All About White Blood Cells

All About White Blood Cells

Blood is a vital part of human function. It provides oxygen, nutrients and protection to the body’s cells. There are four primary components of blood: red blood cells, white blood cells, platelets, and plasma. In this article, we will focus on white blood cells.

What are white blood cells?

White blood cells are known as leukocytes. The term leukocyte is derived from the Greek word leuk, meaning “white,” and cyt, meaning “cell.” Out of all the components of blood, leukocytes make up about 1 percent of the blood volume. When whole blood is spun down in a centrifuge, leukocytes settle in the buffy layer between the layers of red blood cells and plasma. This buffy layer signifies a large part of the body’s defense system. Leukocytes provide the body with protection by singling out and destroying the body’s infecting agents.

Are they all the same?

There are five different types of white blood cells: basophils, eosinophils, lymphocytes (T cells, B cells, and natural killer cells), monocytes, and neutrophils. Each cell has its own responsibility.

Basophils are small cells that identify and alert the body of invading, infectious agents. Basophils release histamine, a marker of allergic disease, that stimulates the contraction of smooth muscles and dilation of capillaries to produce an inflammatory response to help isolate infecting agents.

Eosinophils attack and kill parasites, destroy cancer cells, and help mediate the allergic response triggered by the basophils.

Lymphocytes have the responsibility of creating antibodies to defend against bacteria and viruses. There are three types of lymphocytes: T cells, B cells, and natural killer (NK) cells. T lymphocytes help to kill tumor cells and control immune response. B lymphocytes make antibodies to prevent future disease by the same infecting agents. Finally, NK cells focus on the identification and removal of certain tumor cells and virus-infected cells.

Monocytes have a long lifespan and continue the “clean-up” of the other white blood cells as they break down bacteria and remove the remnants from the bloodstream.

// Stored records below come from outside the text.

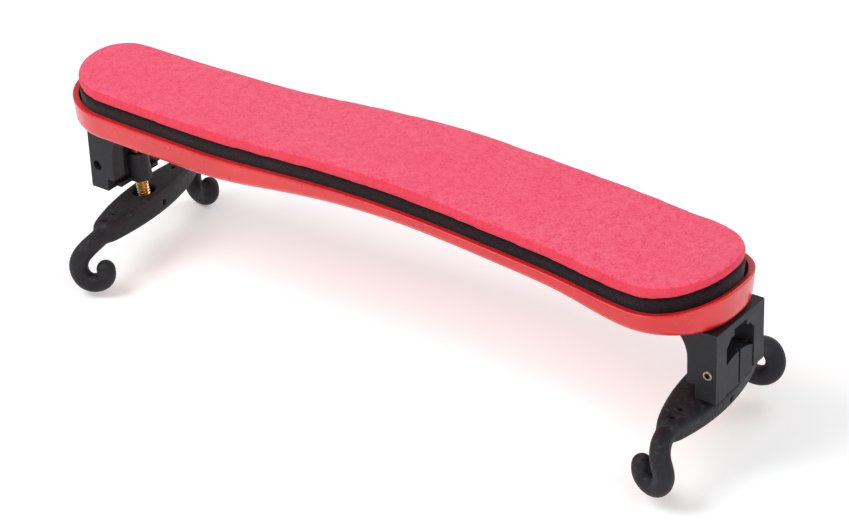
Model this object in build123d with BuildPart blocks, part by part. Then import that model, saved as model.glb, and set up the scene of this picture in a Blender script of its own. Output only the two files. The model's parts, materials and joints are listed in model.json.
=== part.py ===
from build123d import *
import os
from math import cos, pi, radians, sin, sqrt

# Violin shoulder rest: a bowed tray with a foam core and a soft top pad, and at
# each end a bracket that carries a fold-down swivel block, a threaded brass stem
# and a foot with two rubber hooks that grip the violin's lower edge.
#
# Millimetres. +X runs along the rest towards its wide end, +Y away from the
# player's front side, +Z up. The origin is on the plane the hooks stand on,
# below the middle of the tray.
#
# Each end is drawn in the right-hand end's own frame: origin on the fold pin,
# +X outward, +Y to the rear, +Z up. The left end is its mirror image.

# ---- tray, foam and pad -----------------------------------------------------
LEFT_END_X = -104.5          # tray's ends at the rim
RIGHT_END_X = 104.8
LEFT_HALF_WIDTH = 16.2       # tray side lines at the two ends
RIGHT_HALF_WIDTH = 21.2
LEFT_FRONT_CORNER = 19.4     # tray plan corner radii
LEFT_REAR_CORNER = 12.6
RIGHT_FRONT_CORNER = 18.5
RIGHT_REAR_CORNER = 19.8
SOFT_CORNER = 1.2            # foam and pad are this much rounder at the wide end's corners
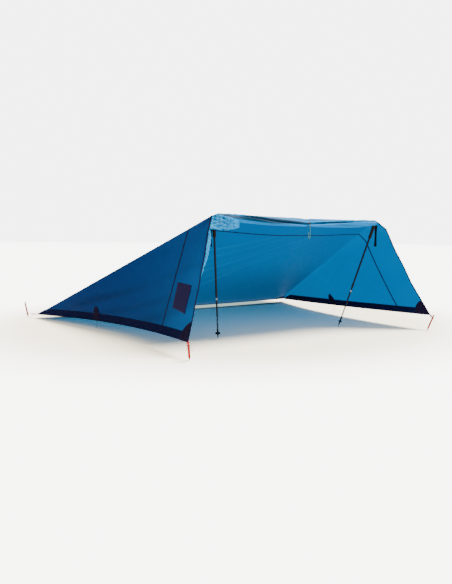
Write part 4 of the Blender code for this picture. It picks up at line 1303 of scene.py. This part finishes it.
class SHELTER_OT_patches(bpy.types.Operator):
    """Sew the dark patches on the corners and at the middle of the side hems"""
    bl_idname = "shelter.patches"
    bl_label = "Patches"

    def execute(self, context):
        for word, side in SIDES.items():
            front_depth = wing_depth(side, 0.0)
            first = 1 - CORNER_PATCH / front_depth
            lanes = [side * (1 + down) for down in steps(first, 0.996, 14)]

            def front_end(lane, side=side, first=first):
                t = (abs(lane) - 1 - first) / (0.996 - first)
                return share(0.026) + share(CORNER_PATCH) * 0.8 * math.sin(t * math.pi / 2) ** 0.8

            sew_patch("corner_patch_shown_front_" + word, lanes, lambda lane: share(0.002), front_end, 8,
                      "corner_patch_front_" + word)
            inner = 1 - CORNER_PATCH / REAR_CORNERS[side][0]
            lanes = [side * across for across in steps(inner, 0.992, 14)]

            def rear_start(lane, inner=inner):
                t = (abs(lane) - inner) / (0.992 - inner)
                return 1 - share(CORNER_PATCH) * (0.25 + 0.75 * t ** 0.8)

            sew_patch("corner_patch_shown_rear_" + word, lanes, rear_start,
                      lambda lane: rear_edge(lane) - share(0.001), 8, "corner_patch_rear_" + word)
            middle = MID_HEM_SHARE[side]
            reach = MID_PATCH_DEPTH / wing_depth(side, middle)
            downs = [1.001 - reach * math.cos(math.radians(angle)) for angle in steps(4, 90, 16)]

            def half(lane, reach=reach):
                height = min(1.0, (2 - abs(lane)) / reach)
                return share(MID_PATCH_HALF) * max(0.10, math.sqrt(max(0.0, 1 - height ** 2)))

            sew_patch("hem_patch_" + word, [side * (1 + down) for down in downs],
                      lambda lane: middle - half(lane), lambda lane: middle + half(lane), 10,
                      "mid_hem_patch_" + word)
        return {"FINISHED"}


class SHELTER_OT_label(bpy.types.Operator):
    """Sew the plain woven label on the left wing"""
    bl_idname = "shelter.label"
    bl_label = "Label"

    def execute(self, context):
        down, along = LABEL_CENTRE
        depth = wing_depth(-1, 0.0)
        half_down, half_along = LABEL_SIZE[1] / depth / 2, share(LABEL_SIZE[0] / 2)
        rows, flat = [], []
        downs, alongs = steps(-half_down, half_down, 20), steps(-half_along, half_along, 12)
        for shift in downs:
            def place(aside, lift):
                aside = aside + LABEL_SHEAR * shift
                return surface(-1 - down - shift + LABEL_TILT * aside, along + aside, lift)
            outer = [place(aside, 0.0026) for aside in alongs]
            inner = [place(aside, 0.0012) for aside in reversed(alongs)]
            rows.append(outer + inner)
            marks = [(shift * depth, aside * CREASE_LENGTH) for aside in alongs]
            flat.append(marks + marks[::-1])
        mesh = grid_mesh(rows, flat, round_across=True, capped=True)
        cover("plain_label", mesh, "Woven label", "label")
        return {"FINISHED"}


def roll_centre(x):
    centre, downward, long_half = brow_section(min(max(x, -BROW_HALF), BROW_HALF))
    lift = RIDGE_SAG * (min(abs(x), RIDGE_HALF) ** 2 - min(abs(x), BROW_HALF) ** 2) / RIDGE_HALF ** 2
    lift += BROW_RISE * (1 - x / RIDGE_HALF) / 2
    return Vector((x, centre.y, centre.z + lift)), downward, long_half


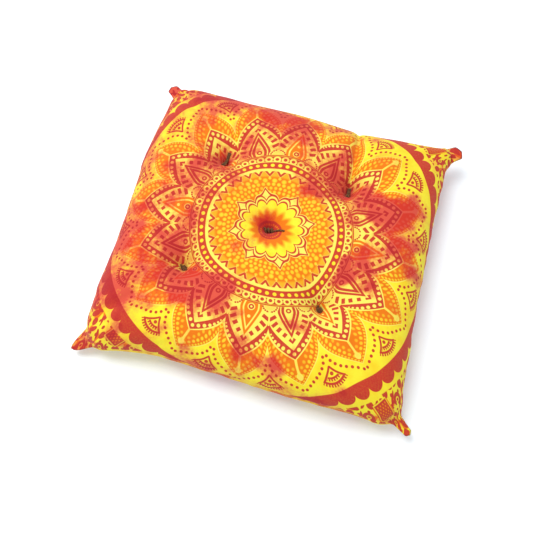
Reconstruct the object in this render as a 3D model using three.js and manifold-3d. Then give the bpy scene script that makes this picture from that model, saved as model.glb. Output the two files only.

Neutrophils are the most common leukocyte in the body. Their role is to kill and digest harmful bacteria and fungi. Neutrophils are the first line of defense when infection invades the bloodstream.

What are normal counts?

In the lab, a normal leukocyte count is 4,500 to 11,000 white blood cells per microliter (μl). Levels that are higher or lower than the signified range can indicate infection and specific disease. Levels higher than 11,000 WBC/μl indicate increased production of leukocytes to fight infection. It can signify infection and/or immune system disorders. Some common diseases that can cause a high leukocyte count include acute and chronic lymphocytic leukemia (ALL, CLL), acute and chronic myelogenous leukemia (AML, CML), myelofibrosis, rheumatoid arthritis, tuberculosis, and whooping cough. Low leukocyte counts, below 4,500 WBC/μl, can be diagnostic for viral infections that disrupt the work of bone marrow, congenital conditions, autoimmune disorders, severe infections that destroy leukocytes faster than they have the ability to produce, and leukocyte destroying medications. Common conditions that cause a low leukocyte count include aplastic anemia, HIV/AIDS, lupus, leukemia, malnutrition, radiation therapy, and chemotherapy treatment.

White blood cells are one of the body’s largest defense mechanisms. Understanding the cells’ components and functions is essential to appreciating the work these white blood cells do every day.